The Story of Sociology has ten sections with corresponding chapters. At the end of each section, the author includes a question-and-answer exchange. McLennan starts out by explaining why we want to know more about sociology in the first place. In the first section he joins the students where they are at that moment in time, in the market environment of the university, having to choose a university and a degree and also having to think about their future chances in the labour market. McLennan provides arguments in favour of a critical social science degree, such as the development of critical thinking. The second section is dedicated to ‘sociology as understanding modernity’. McLennan depicts the key features of modernity, such as socio-economic transformation and modern nationhood, and outlines in what way this differs from seeing society as postmodern. The next section, ‘Legacies of Enlightenment’, is particularly relevant as it presents both the main characteristics of enlightenment, such as rationalism, universalism and its euro-centric, white, male, upper-class focus, as well as how these legacies have been encountered by feminism, postcolonialism and cosmopolitan studies, to name a few. In contrast to the common chronological descriptions of enlightenment followed by failure and critique, this way of presenting the story of enlightenment and its critiques allows the reader to develop a more holistic perspective of the here and now. Within a space of only ten pages, this zipped history of enlightenment and its failures provides the perfect point of departure for students to gain an in-depth understanding of contemporary and historical sociology.

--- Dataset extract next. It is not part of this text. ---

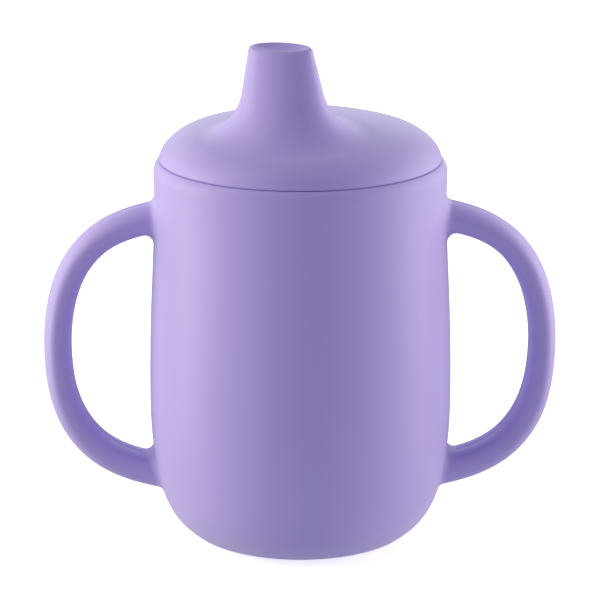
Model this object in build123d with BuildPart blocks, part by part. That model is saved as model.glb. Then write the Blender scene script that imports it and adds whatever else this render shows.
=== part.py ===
"""Two-handled silicone training cup with a press-in lid and an off-centre drinking spout.

Millimetres, +Z up. The origin is the centre of the flat base. The handles lie in the XZ plane, and
the spout points to the front (-Y), turned a little towards -X as the lid sits turned in the mouth.
"""
import os
from math import cos, radians, sin
from build123d import *

# ---- cup: driving dimensions -------------------------------------------------------------------
base_radius = 27.3           # flat base disc, before its edge is rounded
base_edge_round = 0.9
floor_thickness = 3.6
shoulder_radius = 36.3       # widest ring of the rim
shoulder_height = 92.2       # above it the rim rolls in to its flat top
rim_radius = 35.1            # outer edge of the flat top
rim_height = 95.15
mouth_radius = 33.2
mouth_depth = 11.0           # straight part of the mouth, for the lid's plug
mouth_round = 0.5
floor_radius = 22.0          # flat part of the inside floor

# outside of the wall between base and shoulder: (radius, height)
belly = [
    (30.6, 2.7), (33.4, 6.6), (36.3, 16.0), (37.55, 26.5),
    (37.76, 38.0), (37.2, 60.0), (36.2, 87.0),
]
# inside of the wall, from the floor up to the straight mouth: about 3 mm in from the outside
inside = [
    (25.6, 4.3), (30.0, 7.8), (33.3, 16.0), (34.55, 26.5),
    (34.76, 38.0), (34.2, 60.0), (33.35, 78.0),
]

# ---- handles -----------------------------------------------------------------------------------
handle_width = 11.6          # across, along Y
handle_blend = 2.3           # fillet where a handle runs into the wall
handle_girth_limit = 60.0    # the joints' edges are shorter than this, the handle's own seam is longer
# centre line, from the upper joint round to the lower one: (x, height, thickness)
handle_line = [
    (33.0, 81.4, 7.7),
    (40.0, 79.97, 7.3),
    (49.95, 75.37, 6.95),
    (56.6, 67.35, 6.85),
    (60.0, 56.8, 6.65),
    (60.65, 44.0, 6.7),
    (57.3, 29.05, 7.15),
    (51.05, 21.0, 7.35),
    (40.0, 15.6, 7.75),
    (33.0, 14.1, 8.1),
]

# ---- lid ---------------------------------------------------------------------------------------
seat_gap = 0.3               # seam between rim and lid
lid_edge_radius = 35.0
lid_base = rim_height + seat_gap
lid_wall = 2.2
dome_edge_angle = 10.3       # degrees the lid's side leans in at its lower edge
# the dome's section from its edge up: (arc radius, degrees turned); a last arc closes it on the axis
dome_arcs = [(7.4, 31.7), (13.5, 31.5)]

plug_radius = 32.8
plug_inner_radius = 30.4
plug_depth = 8.0
rib_radius = 33.0            # sealing ribs round the plug
rib_half_height = 0.8
rib_depths = (2.4, 5.6)      # below the lid's seat

vent_radius = 0.5
vent_offset = 10.0           # behind the lid's axis

# ---- spout: an oval cone in its own leaning frame ----------------------------------------------
spout_turn = 17.15           # degrees, how far the lid is turned in the mouth
spout_lean = 9.0             # degrees, outwards
spout_offset = 15.96         # from the lid's axis, at spout_level
spout_level = 114.8
spout_half_width = 10.14     # at spout_level
spout_half_depth = 5.9
width_taper = 0.196          # loss of half width for each mm along the spout
depth_taper = 0.177
spout_root = -17.0           # distances along the spout from spout_level
spout_tip = 11.95
spout_wall = 1.8
spout_flare = 15.0           # fillet between spout and dome
tip_round = 1.1
dish_depth = 1.3
dish_size = (7.7, 3.4, 2.8)  # half axes of the ellipsoid that dishes the tip
tip_membrane = 1.4
slit_half_length = 2.6       # drinking slit through the membrane, along the oval
slit_half_width = 0.1

front = Vector(-sin(radians(spout_turn)), -cos(radians(spout_turn)), 0)
across = Vector(cos(radians(spout_turn)), -sin(radians(spout_turn)), 0)
spout_axis = front * sin(radians(spout_lean)) + Vector(0, 0, cos(radians(spout_lean)))


def spout_plane(height):
    """Plane square to the spout, with x along the long axis of its oval."""
    centre = front * spout_offset + Vector(0, 0, spout_level) + spout_axis * height
    return Plane(origin=centre, x_dir=across, z_dir=spout_axis)


def spout_oval(height, inset):
    """One cross-section of the spout, set in by a wall thickness."""
    with BuildSketch(spout_plane(height)) as oval:
        Ellipse(
            spout_half_width - width_taper * height - inset,
            spout_half_depth - depth_taper * height - inset,
        )
    return oval.sketch


def handle(side):
    """One D-shaped handle as a solid swept round its centre line; side is 1 or -1."""
    points = [(side * x, 0, z) for x, z, _ in handle_line]
    with BuildPart() as loop:
        with BuildLine() as path:
            Spline(*points)
        line = path.edge()
        for place, (_, _, thickness) in zip(points, handle_line):
            at = line.param_at_point(place)
            with BuildSketch(Plane(origin=line @ at, x_dir=(0, 1, 0), z_dir=line % at)):
                Ellipse(handle_width / 2, thickness / 2)
        sweep(path=line, multisection=True)
    return loop.part


def dome_and_spout(tip, dome_inset, spout_inset, flare):
    """Domed cover and spout as one solid, blended by the flare; insets give the space inside."""
    lean = radians(dome_edge_angle)
    edge = (lid_edge_radius - dome_inset * cos(lean), lid_base - dome_inset * sin(lean))
    foot = lid_base - plug_depth if dome_inset else lid_base
    with BuildPart() as form:
        with BuildSketch(Plane.YZ):
            with BuildLine():
                if dome_inset:
                    Line((edge[0], foot), edge)
                side, tangent, turned = edge, (-sin(lean), cos(lean)), dome_edge_angle
                for radius, sweep_angle in dome_arcs:
                    arc = JernArc(side, tangent, radius - dome_inset, sweep_angle)
                    side, tangent, turned = arc @ 1, arc % 1, turned + sweep_angle
                crown = JernArc(side, tangent, side.X / cos(radians(turned)), 90 - turned)
                Polyline(crown @ 1, (0, foot), (edge[0], foot))
            make_face()
        revolve(axis=Axis.Z)
        dome_edges = form.edges()
        loft(sections=[spout_oval(spout_root, spout_inset), spout_oval(tip, spout_inset)])
        crease = (form.edges() - dome_edges).filter_by(lambda e: lid_base < e.center().Z < spout_level - 5)
        fillet(crease.sort_by(Edge.length)[-1], flare)
    return form.part


# ---- cup: wall, floor and both handles in one moulding -----------------------------------------
handles = [handle(side) for side in (1, -1)]

with BuildPart() as cup:
    with BuildSketch(Plane.YZ):
        with BuildLine():
            Line((0, 0), (base_radius, 0))
            outside = Spline((base_radius, 0), *belly, (shoulder_radius, shoulder_height))
            TangentArc(outside @ 1, (rim_radius, rim_height), tangent=outside % 1)
            Polyline((rim_radius, rim_height), (0, rim_height), (0, 0))
        make_face()
    revolve(axis=Axis.Z)
    fillet(cup.edges().filter_by(GeomType.CIRCLE).sort_by(Axis.Z)[0], base_edge_round)
    wall_edges = cup.edges()
    add(handles)
    joints = (cup.edges() - wall_edges).filter_by(lambda e: e.length < handle_girth_limit)
    fillet(joints, handle_blend)
    with BuildSketch(Plane.YZ):
        with BuildLine():
            Line((0, floor_thickness), (floor_radius, floor_thickness))
            Spline((floor_radius, floor_thickness), *inside, (mouth_radius, rim_height - mouth_depth))
            Polyline(
                (mouth_radius, rim_height - mouth_depth), (mouth_radius, rim_height),
                (0, rim_height), (0, floor_thickness),
            )
        make_face()
    revolve(axis=Axis.Z, mode=Mode.SUBTRACT)
    fillet(cup.edges().filter_by(GeomType.CIRCLE).group_by(Axis.Z)[-1].sort_by(Edge.length)[0], mouth_round)
cup.part.label = "cup"

# ---- lid: cover, plug, spout, drinking slit and air vent in one moulding -------------------------
cover = dome_and_spout(spout_tip, 0, 0, spout_flare)
channel_end = spout_tip - dish_depth - tip_membrane

with BuildPart() as hollow:                        # dome space narrowed to the plug, and the channel
    add(dome_and_spout(channel_end, lid_wall, spout_wall, spout_flare + lid_wall))
    with BuildSketch(Plane.XY.offset(lid_base - plug_depth)):
        Circle(plug_inner_radius)
    extrude(amount=2 * spout_level, mode=Mode.INTERSECT)

with BuildPart() as dish:                          # shallow hollow in the spout's tip
    Sphere(1)
    scale(by=dish_size)

with BuildPart() as lid:
    add(cover)
    fillet(lid.edges().group_by(Axis.Z)[-1].sort_by(Edge.length)[-1], tip_round)
    with BuildSketch(Plane.XY.offset(lid_base)):
        Circle(plug_radius)
    extrude(amount=-plug_depth)
    for depth in rib_depths:
        with BuildSketch(Plane.YZ):
            with BuildLine():
                Polyline(
                    (plug_inner_radius, lid_base - depth - rib_half_height),
                    (plug_radius, lid_base - depth - rib_half_height),
                    (rib_radius, lid_base - depth),
                    (plug_radius, lid_base - depth + rib_half_height),
                    (plug_inner_radius, lid_base - depth + rib_half_height),
                    close=True,
                )
            make_face()
        revolve(axis=Axis.Z)
    add(hollow, mode=Mode.SUBTRACT)
    add(spout_plane(spout_tip + dish_size[2] - dish_depth).location * dish.part, mode=Mode.SUBTRACT)
    with BuildSketch(spout_plane(channel_end - 1)):
        Ellipse(slit_half_length, slit_half_width)
    extrude(amount=spout_tip - channel_end + 2, mode=Mode.SUBTRACT)
    with BuildSketch(Plane.XY.offset(lid_base)):
        with Locations(-front * vent_offset):
            Circle(vent_radius)
    extrude(amount=2 * lid_wall + spout_tip, mode=Mode.SUBTRACT)
lid.part.label = "lid"

os.makedirs("parts", exist_ok=True)
export_step(cup.part, "parts/cup.step")
export_step(lid.part, "parts/lid.step")
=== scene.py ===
"""Looks for the two-handled silicone training cup: finished meshes, materials, light and camera.

The cup and its lid are each one moulding, so each is one closed shell of quads. Both are made of surfaces
that rails run along: a handle or the spout meets the wall in the fillet that a rolling ball leaves, and the
rails carry on over the fillet and into the wall's own grid. Lengths are millimetres until a mesh is made.
"""

from math import cos, pi, radians, sin, tan

import bmesh
import bpy
import numpy as np
from mathutils import Euler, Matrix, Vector


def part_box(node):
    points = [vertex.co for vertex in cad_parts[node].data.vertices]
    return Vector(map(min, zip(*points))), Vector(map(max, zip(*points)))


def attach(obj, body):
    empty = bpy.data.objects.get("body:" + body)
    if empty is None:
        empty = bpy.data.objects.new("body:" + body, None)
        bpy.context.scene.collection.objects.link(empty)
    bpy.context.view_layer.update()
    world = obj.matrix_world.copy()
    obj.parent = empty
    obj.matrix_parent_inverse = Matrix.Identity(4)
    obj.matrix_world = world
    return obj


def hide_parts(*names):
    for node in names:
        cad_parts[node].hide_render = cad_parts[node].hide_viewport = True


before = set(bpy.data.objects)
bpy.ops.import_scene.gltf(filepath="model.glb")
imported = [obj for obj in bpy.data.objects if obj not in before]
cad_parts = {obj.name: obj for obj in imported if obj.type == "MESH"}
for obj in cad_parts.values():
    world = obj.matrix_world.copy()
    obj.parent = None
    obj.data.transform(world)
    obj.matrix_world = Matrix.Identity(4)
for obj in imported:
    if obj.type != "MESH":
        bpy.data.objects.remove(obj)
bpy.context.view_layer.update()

MM = 0.001
cup_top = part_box("cup")[1] / MM
lid_low, lid_high = (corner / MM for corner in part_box("lid"))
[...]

The following section deals with three founders of sociology – Saint Simon, Comte and Spencer – and three classics of sociology. Rather than leaving today's critical reception of the founders of sociology for later chapters, McLennan weaves critique into all his chapters and, for example, illustrates how Herbert Spencer's social model of evolutionism can be understood as euro-centric (p. 51). At first sight, McLennan's approach to the sociological classics narrative – with Marx, Durkheim and Weber in the forefront – seems traditional. However, in the introduction to this chapter he explains that we can only speak of three classics instead of the three classics as ‘what counts as a “classic” in an academic discipline is not a straightforward matter’ (p. 55). So as not to be too narrowly restricted to three classics, McLennan adds another three in the following chapter – Georg Simmel, Charlotte Perkins Gilman and W.E.B. Du Bois. By including American feminist Gilman and African-American Du Bois into the ranks of classics, his initial statement of changeability of what counts as a classic does not remain mere rhetoric. Moreover, it is yet more proof of McLennan's more interdisciplinary approach to framing the subject of sociology and its contributors. This approach promotes a more contemporary mode of thinking in students during their key period of socialization into sociology.
Surprisingly, McLennan dedicates one section to ‘American hegemony’, covering pragmatist interactionism and Talcott Parsons. On page 112 he admits that this chapter leaves aside a great part of American Sociology. It is lamentable that he does not stick to the successful format of discourse and counter-discourse employed in all the other chapters. It would have been good to see C. Wright Mills presented as one of Parsons's major opponents, as only in this complete version can the dynamics of American Sociology of the 1950s and 1960s be fully grasped. The eighth section entitled ‘Conflict, Contention and Synthesis’ addresses the key question of structure and agency and covers some of the conflict theories since the 1960s. This makes up for the lack of integration in the previous chapter.
The ninth section ‘From the Past to the Posts’ is a sophisticated response to students' frequent confusion about the meaning of theoretical movements emerging with a ‘post’-suffix, starting from postmodernity and postcolonialism and moving through to post-secularism and post-disciplinarity. Once again, this is cleverly done and brings rich learning insights in a few pages, analysing the post-movements in their togetherness, rather than as separate entities. It also reminds us of Steven Seidman's Contested Knowledge (2007) which represented a major shift in social theory textbook writing through the rewriting and questioning of the traditional sociological canon. In fact, one cannot stress often enough the significance of ‘new’ social theory accounts, such as McLennan's, that treat the postcolonial and gender categories as analytically crucial categories that run through all parts of social life rather than as mere sub-sociologies and appendices to the story of classical sociology.
The final chapter is dedicated to a discussion of Michael Burawoy's Public Sociology and his four-field scheme of public sociology, policy sociology, professional sociology and critical sociology. This author sparked a lot of discussion about the purpose of the sociological profession and the search for sociological identity.
All in all, McLennan's The Story of Sociology is a theoretically sophisticated book, written in a crisp and accessible style. It is methodologically firm and very apt for sociology readers of all levels. Fun factor 10.